Husain Haqqani, Pakistan's ambassador to the US in 2009, told the BBC: "He [Mr Biden] always said 'our fight was about al-Qaeda, and not the Taliban'. I always thought it was naïve."

Sher Hossain Jaghori, an Afghan-American, lost an arm serving as an interpreter for US troops in 2003.

Now a US citizen, he said was furious about the US withdrawal. Mr Biden has "left the people of Afghanistan in the hands of Taliban," he told BBC Persian.

"I do not trust the US government anymore," he said. "My wife and my son voted for Biden. I told them not to do that. Now they came to me and said they now believe I was right. They are not going to vote again."

Polls have consistently shown withdrawal to be popular with Americans exhausted by 20 years of spent blood and treasure, and years of promises to get out.

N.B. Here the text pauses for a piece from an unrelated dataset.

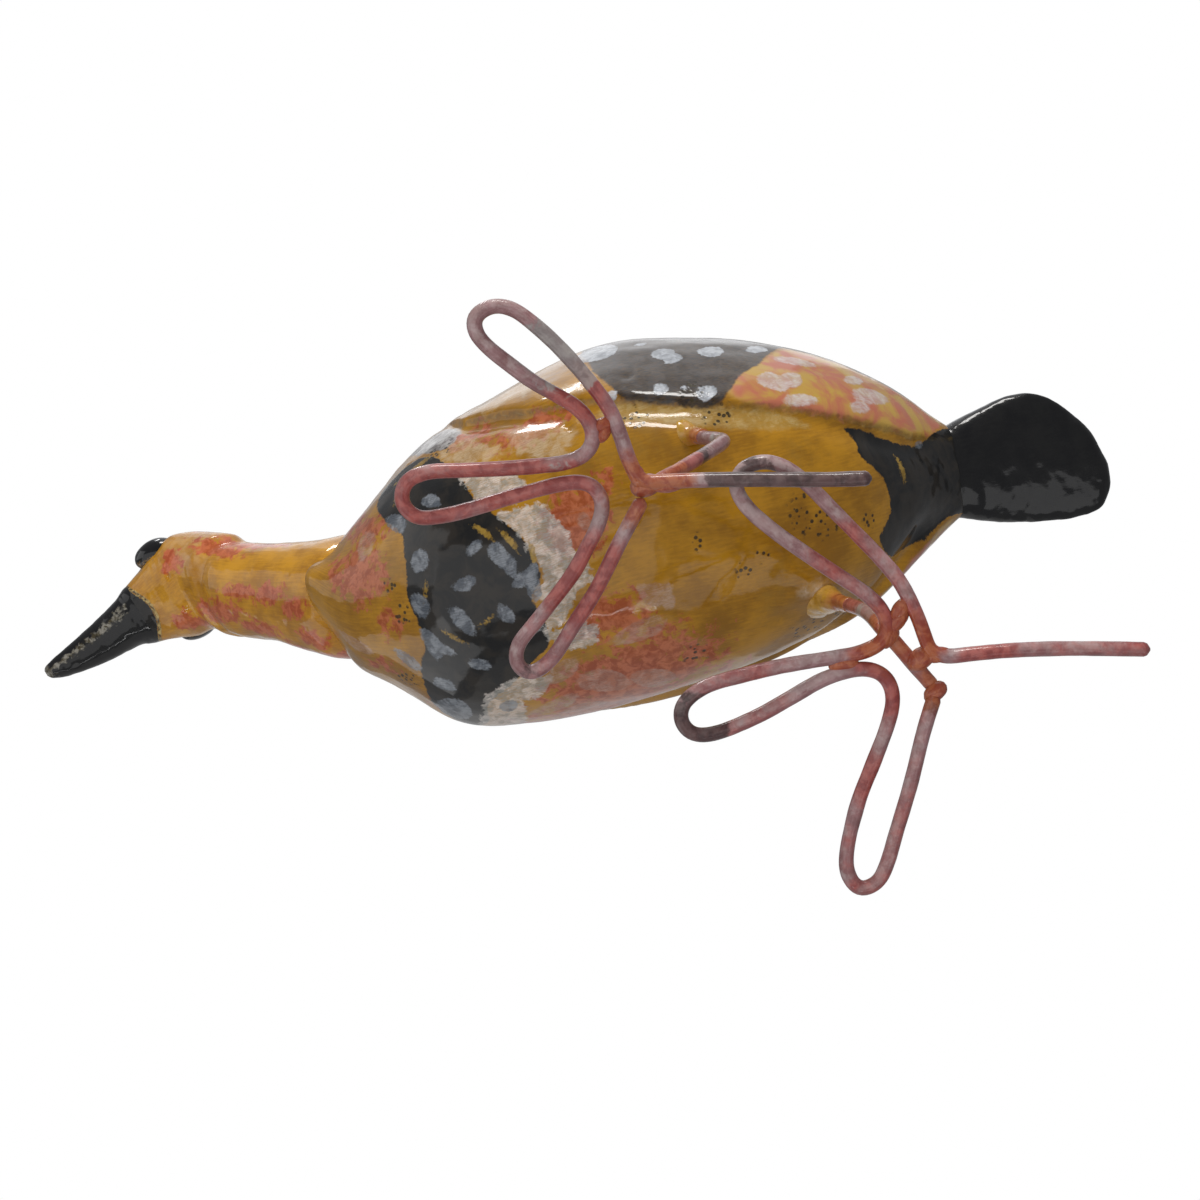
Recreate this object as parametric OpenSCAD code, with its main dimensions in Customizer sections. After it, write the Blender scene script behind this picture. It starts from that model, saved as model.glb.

In office, Mr Obama pledged to get out. Running for president, Donald Trump hammered against continuing the "endless war" - he had set a departure date for US troops of 1 May this year.

As recently as last month, an overwhelming majority of Americans - 70% or more - supported Mr Biden's withdrawal, according to polls from Harris and the Chicago Council.

But that was before the lightning advance of the Taliban.

As the situation on the ground shifts - and with veterans aghast at reports of the executions of Afghans who had served with them, former allied posts overtaken by Taliban fighters and aid groups warning of a humanitarian crisis to come - comparisons are already being made to the ignoble withdrawal from Vietnam in 1975.

"Theoretically Americans wanted out," Mr Breun said. "But practically when they see these images of the Taliban driving through the streets, American forces fleeing in a Saigon-esque fashion, it's a very hard pill to swallow."